“Experts” are now doubting the United States will ever be able to reach herd immunity in regards to the Chinese coronavirus, according to a report from the New York Times, which concluded the virus is “here to stay.”
The New York Times, in a Monday report, cited a “widespread consensus among scientists and public health experts” who believe the herd immunity threshold is “not attainable — at least not in the foreseeable future, and perhaps not ever.”
Rather, they say the virus will stick around, becoming something the U.S. manages, though it remains unclear what the immediate ramifications of that mindset are, whether it be extended universal masking or continued social distancing.
“The virus is unlikely to go away,” Rustom Antia, an evolutionary biologist at Emory University in Atlanta, told the Times. “But we want to do all we can to check that it’s likely to become a mild infection.”
The Times also spoke to Dr. Anthony Fauci, who last year gradually shifted the goalposts of reaching herd immunity, moving from 60-70 percent to over 80 percent.
“People were getting confused and thinking you’re never going to get the infections down until you reach this mystical level of herd immunity, whatever that number is,” he said.
“That’s why we stopped using herd immunity in the classic sense,” Fauci added. “I’m saying: Forget that for a second.
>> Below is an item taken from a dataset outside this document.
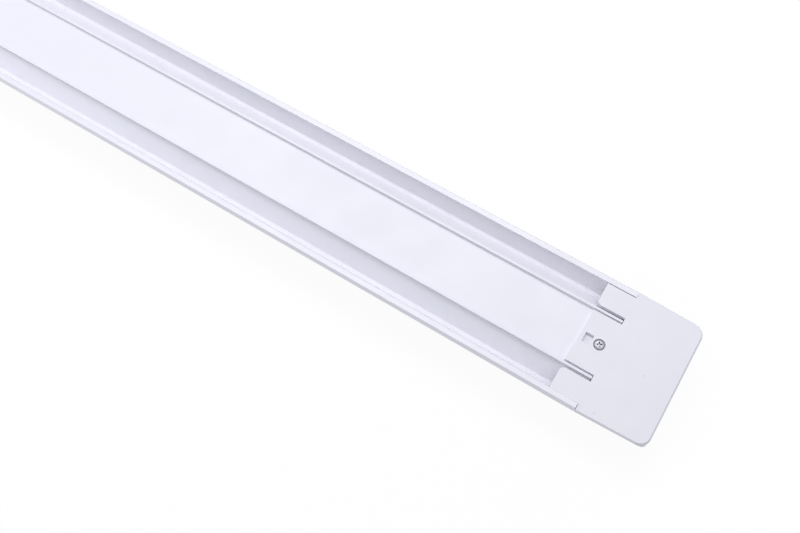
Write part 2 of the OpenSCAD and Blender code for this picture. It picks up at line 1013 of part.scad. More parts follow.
// Rubber ring in the end wall of the left cap
module cable_grommet() {
    color("darkgray")
    translate([-overall_l / 2, cord_y, cord_z])
    rotate([0, 90, 0])
    rotate_extrude()
    polygon([
        [cord_r, 0],
        [cord_r + 1.4, 0],
        [cord_r + 1.4, cap_wall + 0.1],
        [cord_r + 2.6, cap_wall + 0.1],
        [cord_r + 2.6, cap_wall + 1.3],
        [cord_r + 1.2, cap_wall + 3.5],
        [cord_r, cap_wall + 3.5]
    ]);
}

module cap_screw() {
    recess = 0.9;
    translate([-screw_from_end, 0, seat_z - shank_l])
    difference() {
        union() {
            cylinder(r = shank_r, h = shank_l + 0.1);
            translate([0, 0, shank_l + thin_gap])
            cylinder(r = head_r, h = head_h * 0.5);
            translate([0, 0, shank_l + thin_gap + head_h * 0.5])
            cylinder(r1 = head_r, r2 = head_r * 0.7, h = head_h * 0.5);
        }
        for (turn = [30, 120]) {
            rotate([0, 0, turn])
            translate([-1.6, -0.4, shank_l + thin_gap + head_h - recess])
            cube([3.2, 0.8, recess + cut]);
        }
    }
}

module cap_screw_right() {
    color("silver")
    translate([rail_end, 0, 0])
    cap_screw();
}

module cap_screw_left() {
    color("silver")
    mirror([1, 0, 0])
    translate([rail_end, 0, 0])
    cap_screw();
}

base_profile();
diffuser();
led_board();
led_packages();
led_phosphors();
led_connector();
driver_tray();
driver_board();
transformer_core();
transformer_winding();
input_capacitors();
output_capacitor();
film_capacitor();
input_choke();
bridge_rectifier();
switching_chip();
fuse();
terminal_bracket();
terminal_block();
terminal_springs();
terminal_contacts();
live_button();
neutral_button();
earth_button();
cord_clamp();
cord_clamp_screws();
earth_lug();
earth_screw();
earth_nut();
wire_live();
wire_neutral();
wire_earth();
wire_led_positive();
wire_led_negative();
end_cap_right();
cap_screw_right();
end_cap_left();
cap_screw_left();
cable_grommet();
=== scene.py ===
"""Finished look of a slim LED batten lamp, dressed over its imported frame, lying on its diffuser."""

import json
import logging
import math
from dataclasses import dataclass
from enum import Enum
from functools import cache

import bmesh
import bpy
from mathutils import Matrix, Vector

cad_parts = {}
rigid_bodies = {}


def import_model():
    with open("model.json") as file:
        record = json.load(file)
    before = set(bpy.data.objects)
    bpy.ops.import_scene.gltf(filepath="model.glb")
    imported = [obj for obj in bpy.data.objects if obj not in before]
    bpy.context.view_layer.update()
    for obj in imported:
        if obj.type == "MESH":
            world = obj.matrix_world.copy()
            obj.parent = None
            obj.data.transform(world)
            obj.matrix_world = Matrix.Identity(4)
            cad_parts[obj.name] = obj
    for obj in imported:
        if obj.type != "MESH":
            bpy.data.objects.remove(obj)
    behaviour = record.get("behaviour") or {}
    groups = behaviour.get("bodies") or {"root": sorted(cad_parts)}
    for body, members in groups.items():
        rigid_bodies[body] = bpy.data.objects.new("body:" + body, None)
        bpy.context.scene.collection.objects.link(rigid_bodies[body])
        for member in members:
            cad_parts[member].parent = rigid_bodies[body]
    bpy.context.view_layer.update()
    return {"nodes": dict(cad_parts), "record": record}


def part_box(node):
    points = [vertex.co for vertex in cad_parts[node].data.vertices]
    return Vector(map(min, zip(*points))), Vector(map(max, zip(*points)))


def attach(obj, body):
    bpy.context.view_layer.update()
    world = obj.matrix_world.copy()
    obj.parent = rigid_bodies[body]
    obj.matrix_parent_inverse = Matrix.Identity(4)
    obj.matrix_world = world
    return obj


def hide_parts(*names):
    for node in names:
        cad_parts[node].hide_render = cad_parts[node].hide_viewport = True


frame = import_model()

BMesh = bmesh.types.BMesh
Vert = bmesh.types.BMVert
Edge = bmesh.types.BMEdge
Node = bpy.types.Node
Tree = bpy.types.NodeTree
Socket = bpy.types.NodeSocket
Material = bpy.types.Material
Object = bpy.types.Object
Color = tuple[float, float, float]
Point = tuple[float, float, float]
MM = 0.001
MICRON = 0.000001

log = logging.getLogger("batten")


class Grain(Enum):
    """The small relief that a finish has."""

    COATED = "powder coat"
    EXTRUDED = "drawn lines"
    MOULDED = "moulded grain"
    BRUSHED = "brushed metal"
    CAST = "cast grain"


class Tracks(Enum):
    """How the copper lies under a board's mask."""

    POURS = "areas of any shape"
    LANDS = "one land for each LED"


class Side(Enum):
    """The two ends of the lamp."""

    RIGHT = 1
    LEFT = -1


@dataclass(frozen=True)
class Finish:
    """One surface finish: its two colours, its gloss, and the relief that breaks them up.

    The relief's features are size millimetres wide and depth thousandths of a millimetre deep.
    """

    name: str
    color: Color
    shade: Color
    roughness: float
    grain: Grain
    size: float
    depth: float
    drift: float = 0.05
    metallic: float = 0.0
    coat: float = 0.0
    scatter: float = 0.0
    dust: float = 0.25

    def toned(self, tone: float, lift: float = 0.0) -> Color:
        """Gives the colour times a tone, and then a little more."""
        return tuple(tone * part + lift for part in self.color)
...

You vaccinate enough people, the infections are going to go down.”
“If the herd immunity threshold is not attainable, what matters most is the rate of hospitalizations and deaths after pandemic restrictions are relaxed, experts believe,” the outlet reported, pitching vaccines as the best way to move forward.
According to the Centers for Disease Control and Prevention (CDC) May 2 data, over 104 million Americans have been fully vaccinated, comprising 31.6 percent of the U.S. population.
However, despite the progress on the vaccine front, blue-state officials are reluctant to lift key restrictions, such as statewide mask mandates, despite the fact that red states, Texas and Florida for example, for weeks have reported fewer new cases of the virus per capita than pro-mask states such as Michigan, Pennsylvania, and New York.